Claim of Zinserling v. State Storm Window Co.

280 A.D. 1007 | N.Y. App. Div. | 1952

Appeal from a decision and award of the Workmen’s Compensation Board. The question presented here is whether claimant is an independent contractor or an employee entitled to compensation. The business of the purported employer is making and installing storm windows and screens. Claimant is an “installer” and in doing this work he fell and was injured. A written agreement exists between the parties who are therein described as the “ Company ” and the “ Contractor ”. "In this agreement the claimant undertakes various things, such as doing work as an installer in satisfactory fashion, furnishing material and labor, etc.

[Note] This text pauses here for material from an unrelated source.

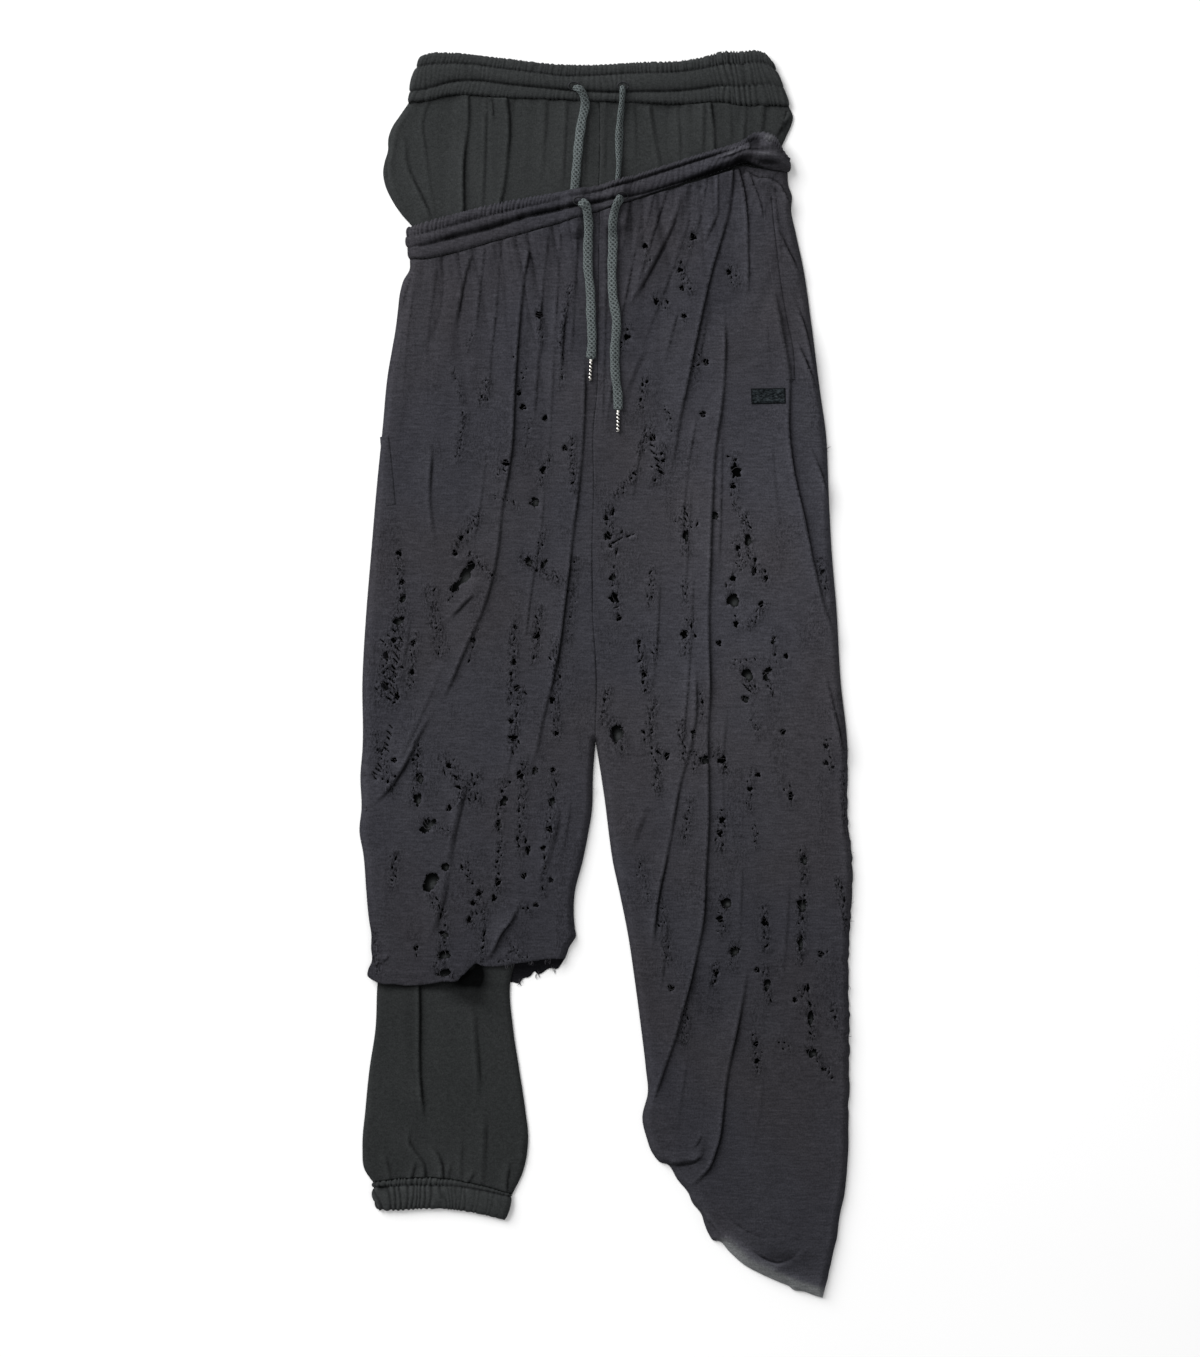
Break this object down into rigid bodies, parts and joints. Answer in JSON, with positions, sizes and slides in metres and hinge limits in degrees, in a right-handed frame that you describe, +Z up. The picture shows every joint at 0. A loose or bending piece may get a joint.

The company makes no promise to do anything. The agreement is thus unilateral and without consideration. It provides no specific amounts which claimant is to receive for the work he does. That is left to the “regular form of Work Order”, a measure not further defined. There is little doubt that the “ Company ” exercised control over the claimant in the usual way. An officer of the “ Company ” was asked whether, if the claimant had been working on a job and had not completed it, he would be sent back. The answer is ingenious. The witness said: “we would attempt to show him the advantage of taking another trip in that direction”. The actual conversations at the time claimant began his relation with the company suggest that the arrangement had some of the usual aspects of an employer-employee undertaking. The company each day specified the places in which claimant was to install windows; it furnished the windows, bought the nails and screws; its men helped load the equipment in claimant’s car. Altogether we regard this record as sufficient to find as a fact, as the board has done, that there was an employer-employee relationship. Besides this, between the time the relationship was originally entered into and the accident, claimant became a regular employee of the company in its shop at a regular wage per week. This is not denied by the company, and the employee status would be presumed to have continued in the absence of a very clear reinstatement of the contractual arrangement, even if that arrangement be deemed to have placed claimant in the position of an independent contractor. Decision and award affirmed, with costs to the Workmen’s Compensation Board. Foster, P. J., Brewster, Bergan and Coon, JJ., concur; Heffernan, J., taking no part.